--- Start Records supplied ---

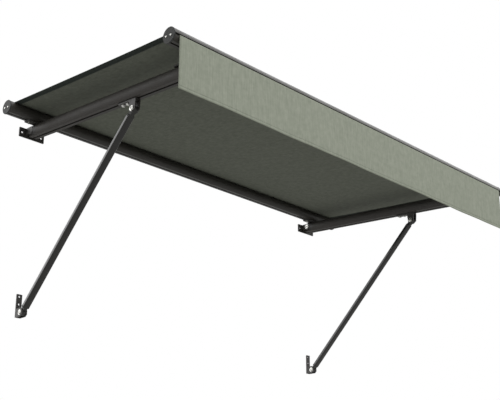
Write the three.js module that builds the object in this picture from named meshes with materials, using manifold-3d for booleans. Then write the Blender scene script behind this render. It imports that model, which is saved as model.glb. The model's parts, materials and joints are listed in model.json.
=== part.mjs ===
// Fixed-frame fabric awning: a cloth stretched between two round slotted bars that lie across
// two sloping arms, hinged on wall brackets and propped by two struts, with a hanging valance.
// Millimetres. X runs along the wall, Y = 0 is the wall, the front is towards -Y, Z is up, and
// Z = 0 is the height of the hinge bolts of the arms.

import * as THREE from 'three';
import { mergeVertices } from 'three/addons/utils/BufferGeometryUtils.js';
import Module from 'manifold-3d';

const wasm = await Module();
wasm.setup();

// Driving dimensions
const WIDTH = 2500;                 // over the end caps of the bars
const CLOTH_WIDTH = 2442;
const CLOTH_THICK = 1.2;
const ARM_X = 1055;                 // arm centre, left and right of the middle
const SLOPE = THREE.MathUtils.degToRad(5);
const HINGE_OUT = 45;               // hinge bolt to wall
const BAR_RISE = 66.1;              // bar axis above arm axis
const REAR_BAR_AT = 22.7;           // bar axes, measured down the slope from the hinge
const FRONT_BAR_AT = 1262.5;
const VALANCE_DROP = 237;
const STRUT_TOP_AT = 813.5;         // upper strut bolt, down the slope and below the arm axis
const STRUT_TOP_DROP = 78.2;
const FOOT_OUT = 42;                // lower strut bolt to wall
const FOOT_DROP = 944.2;            // lower strut bolt below the hinge bolt
const GAP = 0.3;                    // between pieces that touch

// Bar and arm extrusion
const BAR_R = 36.2;
const BAR_WALL = 2.7;
const BAR_FLAT = 29;                // axis to the top and bottom flats
const SLOT_MOUTH = 5;               // half width
const SLOT_LIP = 3;
const SLOT_HALF = 9;                // half width of the chamber behind the lips
const SLOT_DEPTH = 9.5;
const SLOT_WALL = 2.5;
const SIDE_SLOT_HALF = 8;
const SIDE_SLOT_DEPTH = 10;
const PORT_Y = 14.5;                // screw ports for the end caps
const PORT_Z = -3;
const PORT_R = 4.2;
const PORT_HOLE = 1.9;

const BOLT_R = 6;                   // pivot bolts
const BOLT_FIT = 0.3;
const SLOT_BOLT_R = 4;              // bolts into the slots
const FORK_HALF = 15;               // half width of the strut forks
const CHEEK = 4.6;
const TONGUE_HALF = FORK_HALF - CHEEK - 0.5;

// Solids -------------------------------------------------------------------------------------

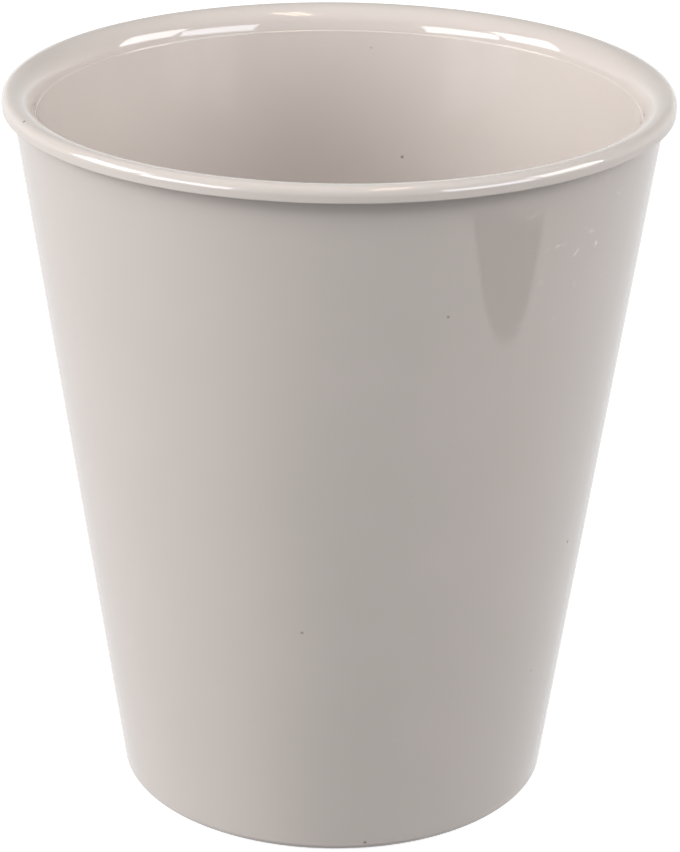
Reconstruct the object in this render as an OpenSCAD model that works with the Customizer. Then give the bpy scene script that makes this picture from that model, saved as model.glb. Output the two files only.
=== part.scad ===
// Reusable cup, moulded in one piece: a tapered wall with a turned-out lip,
// a stacking shoulder just inside the mouth and a shallow recess under the base.
// The whole cup is one section turned about the Z axis. The origin is the centre
// of the circle it stands on.

/* [Body] */
// Height from the table to the top of the lip
height = 100; // [70:1:140]
// Diameter of the outer wall carried down to the table
base_d = 60; // [48:0.5:70]
// Thickness of the wall below the shoulder, square to the wall
wall_t = 2.95; // [2.4:0.05:4]
// Thickness of the floor
floor_t = 3.2; // [2:0.1:6]
// Radius between the floor and the wall inside
floor_fillet_r = 7; // [2:0.5:12]

/* [Lip] */
// Diameter over the lip
rim_d = 90; // [82:0.5:104]
// Height of the lip from its underside to its top
lip_h = 2.2; // [1.8:0.1:5]
// How far the lip stands out from the wall at its underside
lip_out = 1.4; // [0.8:0.1:3]
// Rounding of the lip's outer top edge
lip_crown_r = 1.2; // [0.5:0.1:1.4]
// Rounding of the lip's lower edge
lip_edge_r = 0.3; // [0.1:0.05:0.35]
// Fillet between the wall and the lip's underside
lip_root_r = 0.4; // [0.1:0.05:0.45]
// Width of the level land on top of the lip
lip_land_w = 0.05; // [0.05:0.05:0.5]

/* [Stacking shoulder] */
// Width of the shoulder, square to the wall
shoulder_w = 0.1; // [0.1:0.05:0.8]
// How far the shoulder falls towards its inner edge
shoulder_fall = 0.1; // [0.1:0.05:0.6]
// Height of the straight mouth between its rounded top and the shoulder
mouth_h = 0.6; // [0.15:0.05:8]
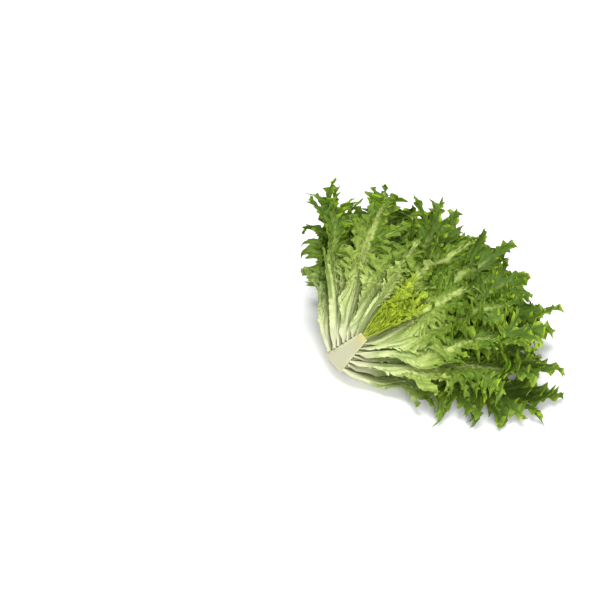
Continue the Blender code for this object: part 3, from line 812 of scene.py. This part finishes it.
def leaf_layout(columns, rings):
    """Where each corner of each face of a leaf lies in a flat square, face by face as leaf_mesh lists them.

    The columns lie side by side in strips, first those of the inner face and then those of the outer.
    """
    run = math.ceil((columns - 1) / LAYOUT_STRIPS)
    column, ring = np.meshgrid(np.arange(columns - 1), np.arange(rings - 1), indexing="ij")

    def spots(column, right, high, strips_up):
        strip = column // run
        across = (column - strip * run + right) / run
        return np.stack([0.01 + 0.98 * across, (strip + strips_up + high) / (2 * LAYOUT_STRIPS)], axis=-1)

    def blade(right, up, strips_up):
        high = 0.04 + 0.80 * (ring + up) / (rings - 1)
        return spots(column.ravel(), right, high.ravel(), strips_up)

    def edge(right, high):
        return spots(np.arange(columns - 1), right, high, 0)

    def root(start, ring, high):
        high = (LAYOUT_STRIPS + high) / (2 * LAYOUT_STRIPS)
        return np.stack([start + 0.4 * ring / (rings - 1), np.full(rings - 1, high)], axis=-1)

    # The rim's faces and the root's two edges lie in the gaps between strips
    strips, low, high = LAYOUT_STRIPS, 0.88, 0.96
    first, last, side = 0.02, 0.55, np.arange(rings - 1)
    after = side + 1
    blocks = (
        (blade(0, 0, 0), blade(0, 1, 0), blade(1, 1, 0), blade(1, 0, 0)),
        (blade(0, 0, strips), blade(1, 0, strips), blade(1, 1, strips), blade(0, 1, strips)),
        (edge(0, low), edge(0, high), edge(1, high), edge(1, low)),
        (root(first, side, low), root(first, side, high), root(first, after, high), root(first, after, low)),
        (root(last, after, low), root(last, after, high), root(last, side, high), root(last, side, low)),
    )
    return np.concatenate([np.stack(block, axis=1) for block in blocks])


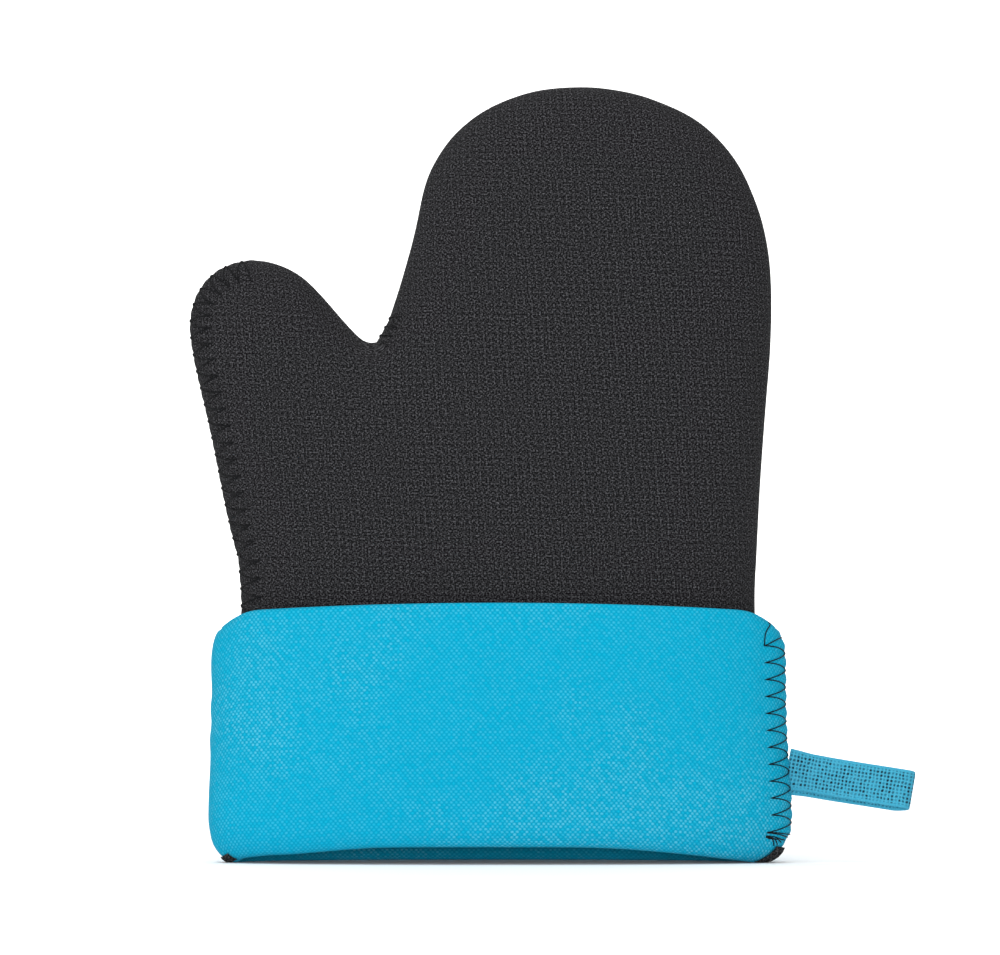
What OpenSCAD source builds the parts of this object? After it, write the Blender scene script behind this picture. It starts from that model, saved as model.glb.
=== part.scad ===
// Quilted oven mitt, standing on its turned-back cuff. Millimetres, +Z up,
// palm side towards -Y, thumb towards -X. The origin is the middle of the
// mouth, on the plane that the fold of the cuff stands on.

/* [Hand] */
// Height from the standing plane to the top of the fingers
mitt_h = 236.5; // [205:0.5:300]
// From the mouth's middle to the little-finger edge at the fingers' bend
palm_reach = 82.5; // [70:0.5:100]
// Height of the crotch between thumb and fingers
crotch_h = 158.8; // [140:0.1:170]
// From the mouth's middle to the crotch, on the thumb's side
crotch_out = 37.5; // [28:0.5:46]
// How far above the crotch the fingers bend
bend_rise = 6.7; // [5:0.1:12]
// From the mouth's middle to the top of the fingers, away from the thumb
tip_shift = 23.8; // [10:0.1:35]
// How far the fingers' thumb-side edge leans in from bend to top
finger_lean = 10.5; // [0:0.1:20]
// Half depth of the hand on the palm side
palm_front = 20; // [15:0.5:30]
// Half depth of the hand on the back
palm_back = 24; // [15:0.5:32]
// How much thinner each half is at the fingers' bend
bend_thin = 1.8; // [0:0.1:4]

/* [Thumb] */
// From the mouth's middle to the tip of the thumb
thumb_out = 79; // [66:0.5:95]
// Height of the top of the thumb
thumb_h = 183.5; // [165:0.5:215]
// How far the thumb's outer edge swells beyond its tip
thumb_swell = 26; // [14:0.5:32]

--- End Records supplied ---

Stated problem: Give all the entries again exactly; leave none out.

Completed exercise:
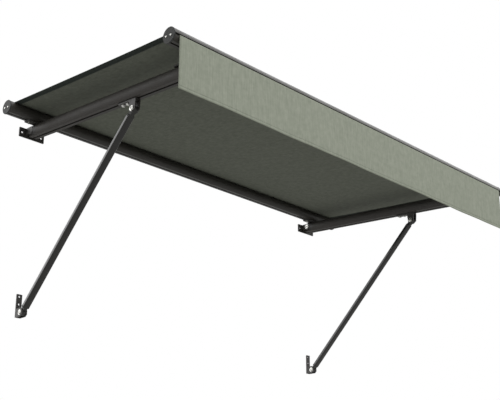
Write the three.js module that builds the object in this picture from named meshes with materials, using manifold-3d for booleans. Then write the Blender scene script behind this render. It imports that model, which is saved as model.glb. The model's parts, materials and joints are listed in model.json.
=== part.mjs ===
// Fixed-frame fabric awning: a cloth stretched between two round slotted bars that lie across
// two sloping arms, hinged on wall brackets and propped by two struts, with a hanging valance.
// Millimetres. X runs along the wall, Y = 0 is the wall, the front is towards -Y, Z is up, and
// Z = 0 is the height of the hinge bolts of the arms.

import * as THREE from 'three';
import { mergeVertices } from 'three/addons/utils/BufferGeometryUtils.js';
import Module from 'manifold-3d';

const wasm = await Module();
wasm.setup();

// Driving dimensions
const WIDTH = 2500;                 // over the end caps of the bars
const CLOTH_WIDTH = 2442;
const CLOTH_THICK = 1.2;
const ARM_X = 1055;                 // arm centre, left and right of the middle
const SLOPE = THREE.MathUtils.degToRad(5);
const HINGE_OUT = 45;               // hinge bolt to wall
const BAR_RISE = 66.1;              // bar axis above arm axis
const REAR_BAR_AT = 22.7;           // bar axes, measured down the slope from the hinge
const FRONT_BAR_AT = 1262.5;
const VALANCE_DROP = 237;
const STRUT_TOP_AT = 813.5;         // upper strut bolt, down the slope and below the arm axis
const STRUT_TOP_DROP = 78.2;
const FOOT_OUT = 42;                // lower strut bolt to wall
const FOOT_DROP = 944.2;            // lower strut bolt below the hinge bolt
const GAP = 0.3;                    // between pieces that touch

// Bar and arm extrusion
const BAR_R = 36.2;
const BAR_WALL = 2.7;
const BAR_FLAT = 29;                // axis to the top and bottom flats
const SLOT_MOUTH = 5;               // half width
const SLOT_LIP = 3;
const SLOT_HALF = 9;                // half width of the chamber behind the lips
const SLOT_DEPTH = 9.5;
const SLOT_WALL = 2.5;
const SIDE_SLOT_HALF = 8;
const SIDE_SLOT_DEPTH = 10;
const PORT_Y = 14.5;                // screw ports for the end caps
const PORT_Z = -3;
const PORT_R = 4.2;
const PORT_HOLE = 1.9;

const BOLT_R = 6;                   // pivot bolts
const BOLT_FIT = 0.3;
const SLOT_BOLT_R = 4;              // bolts into the slots
const FORK_HALF = 15;               // half width of the strut forks
const CHEEK = 4.6;
const TONGUE_HALF = FORK_HALF - CHEEK - 0.5;

// Solids -------------------------------------------------------------------------------------

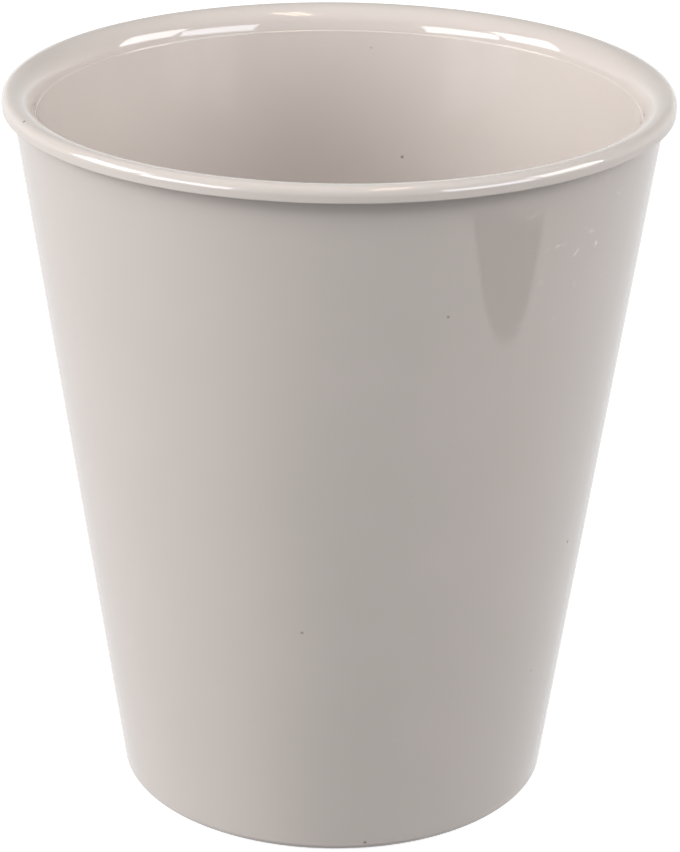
Reconstruct the object in this render as an OpenSCAD model that works with the Customizer. Then give the bpy scene script that makes this picture from that model, saved as model.glb. Output the two files only.
=== part.scad ===
// Reusable cup, moulded in one piece: a tapered wall with a turned-out lip,
// a stacking shoulder just inside the mouth and a shallow recess under the base.
// The whole cup is one section turned about the Z axis. The origin is the centre
// of the circle it stands on.

/* [Body] */
// Height from the table to the top of the lip
height = 100; // [70:1:140]
// Diameter of the outer wall carried down to the table
base_d = 60; // [48:0.5:70]
// Thickness of the wall below the shoulder, square to the wall
wall_t = 2.95; // [2.4:0.05:4]
// Thickness of the floor
floor_t = 3.2; // [2:0.1:6]
// Radius between the floor and the wall inside
floor_fillet_r = 7; // [2:0.5:12]

/* [Lip] */
// Diameter over the lip
rim_d = 90; // [82:0.5:104]
// Height of the lip from its underside to its top
lip_h = 2.2; // [1.8:0.1:5]
// How far the lip stands out from the wall at its underside
lip_out = 1.4; // [0.8:0.1:3]
// Rounding of the lip's outer top edge
lip_crown_r = 1.2; // [0.5:0.1:1.4]
// Rounding of the lip's lower edge
lip_edge_r = 0.3; // [0.1:0.05:0.35]
// Fillet between the wall and the lip's underside
lip_root_r = 0.4; // [0.1:0.05:0.45]
// Width of the level land on top of the lip
lip_land_w = 0.05; // [0.05:0.05:0.5]

/* [Stacking shoulder] */
// Width of the shoulder, square to the wall
shoulder_w = 0.1; // [0.1:0.05:0.8]
// How far the shoulder falls towards its inner edge
shoulder_fall = 0.1; // [0.1:0.05:0.6]
// Height of the straight mouth between its rounded top and the shoulder
mouth_h = 0.6; // [0.15:0.05:8]
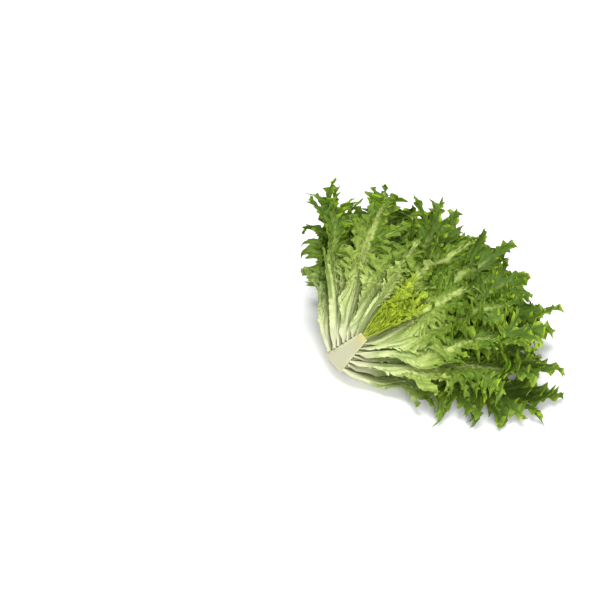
Continue the Blender code for this object: part 3, from line 812 of scene.py. This part finishes it.
def leaf_layout(columns, rings):
    """Where each corner of each face of a leaf lies in a flat square, face by face as leaf_mesh lists them.

    The columns lie side by side in strips, first those of the inner face and then those of the outer.
    """
    run = math.ceil((columns - 1) / LAYOUT_STRIPS)
    column, ring = np.meshgrid(np.arange(columns - 1), np.arange(rings - 1), indexing="ij")

    def spots(column, right, high, strips_up):
        strip = column // run
        across = (column - strip * run + right) / run
        return np.stack([0.01 + 0.98 * across, (strip + strips_up + high) / (2 * LAYOUT_STRIPS)], axis=-1)

    def blade(right, up, strips_up):
        high = 0.04 + 0.80 * (ring + up) / (rings - 1)
        return spots(column.ravel(), right, high.ravel(), strips_up)

    def edge(right, high):
        return spots(np.arange(columns - 1), right, high, 0)

    def root(start, ring, high):
        high = (LAYOUT_STRIPS + high) / (2 * LAYOUT_STRIPS)
        return np.stack([start + 0.4 * ring / (rings - 1), np.full(rings - 1, high)], axis=-1)

    # The rim's faces and the root's two edges lie in the gaps between strips
    strips, low, high = LAYOUT_STRIPS, 0.88, 0.96
    first, last, side = 0.02, 0.55, np.arange(rings - 1)
    after = side + 1
    blocks = (
        (blade(0, 0, 0), blade(0, 1, 0), blade(1, 1, 0), blade(1, 0, 0)),
        (blade(0, 0, strips), blade(1, 0, strips), blade(1, 1, strips), blade(0, 1, strips)),
        (edge(0, low), edge(0, high), edge(1, high), edge(1, low)),
        (root(first, side, low), root(first, side, high), root(first, after, high), root(first, after, low)),
        (root(last, after, low), root(last, after, high), root(last, side, high), root(last, side, low)),
    )
    return np.concatenate([np.stack(block, axis=1) for block in blocks])


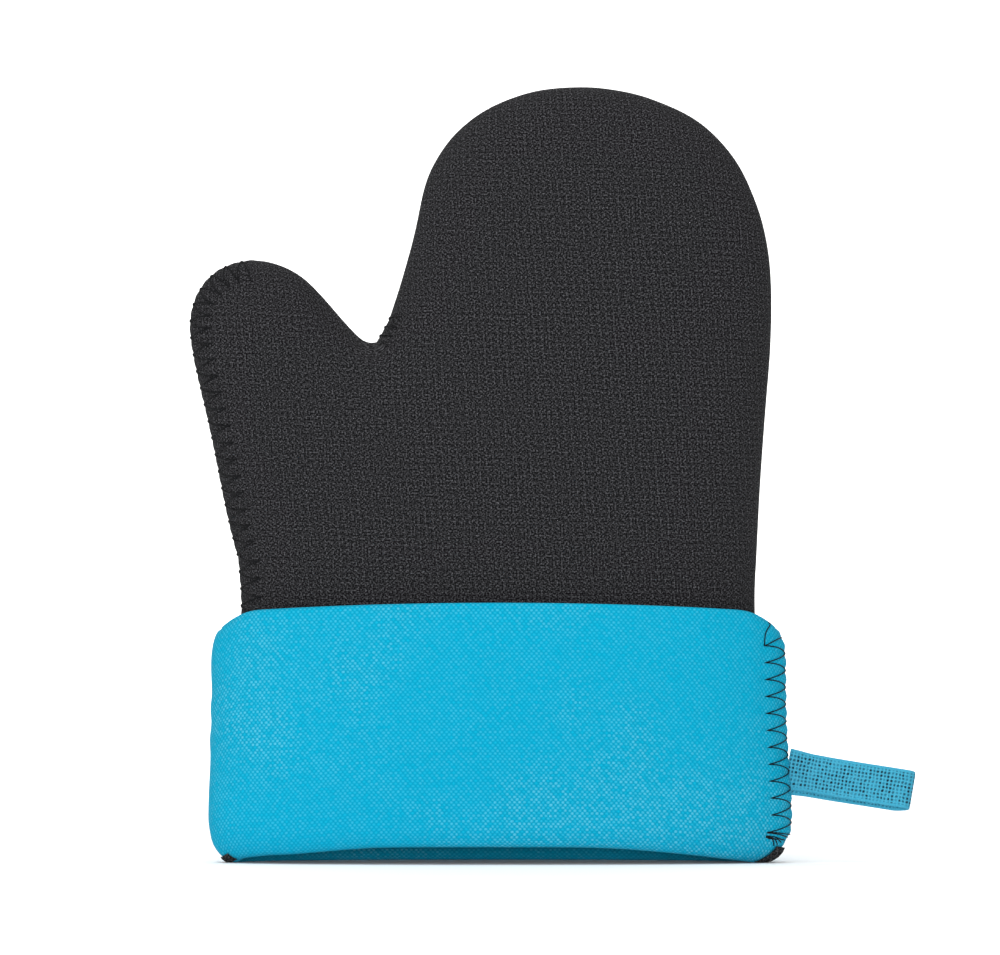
What OpenSCAD source builds the parts of this object? After it, write the Blender scene script behind this picture. It starts from that model, saved as model.glb.
=== part.scad ===
// Quilted oven mitt, standing on its turned-back cuff. Millimetres, +Z up,
// palm side towards -Y, thumb towards -X. The origin is the middle of the
// mouth, on the plane that the fold of the cuff stands on.

/* [Hand] */
// Height from the standing plane to the top of the fingers
mitt_h = 236.5; // [205:0.5:300]
// From the mouth's middle to the little-finger edge at the fingers' bend
palm_reach = 82.5; // [70:0.5:100]
// Height of the crotch between thumb and fingers
crotch_h = 158.8; // [140:0.1:170]
// From the mouth's middle to the crotch, on the thumb's side
crotch_out = 37.5; // [28:0.5:46]
// How far above the crotch the fingers bend
bend_rise = 6.7; // [5:0.1:12]
// From the mouth's middle to the top of the fingers, away from the thumb
tip_shift = 23.8; // [10:0.1:35]
// How far the fingers' thumb-side edge leans in from bend to top
finger_lean = 10.5; // [0:0.1:20]
// Half depth of the hand on the palm side
palm_front = 20; // [15:0.5:30]
// Half depth of the hand on the back
palm_back = 24; // [15:0.5:32]
// How much thinner each half is at the fingers' bend
bend_thin = 1.8; // [0:0.1:4]

/* [Thumb] */
// From the mouth's middle to the tip of the thumb
thumb_out = 79; // [66:0.5:95]
// Height of the top of the thumb
thumb_h = 183.5; // [165:0.5:215]
// How far the thumb's outer edge swells beyond its tip
thumb_swell = 26; // [14:0.5:32]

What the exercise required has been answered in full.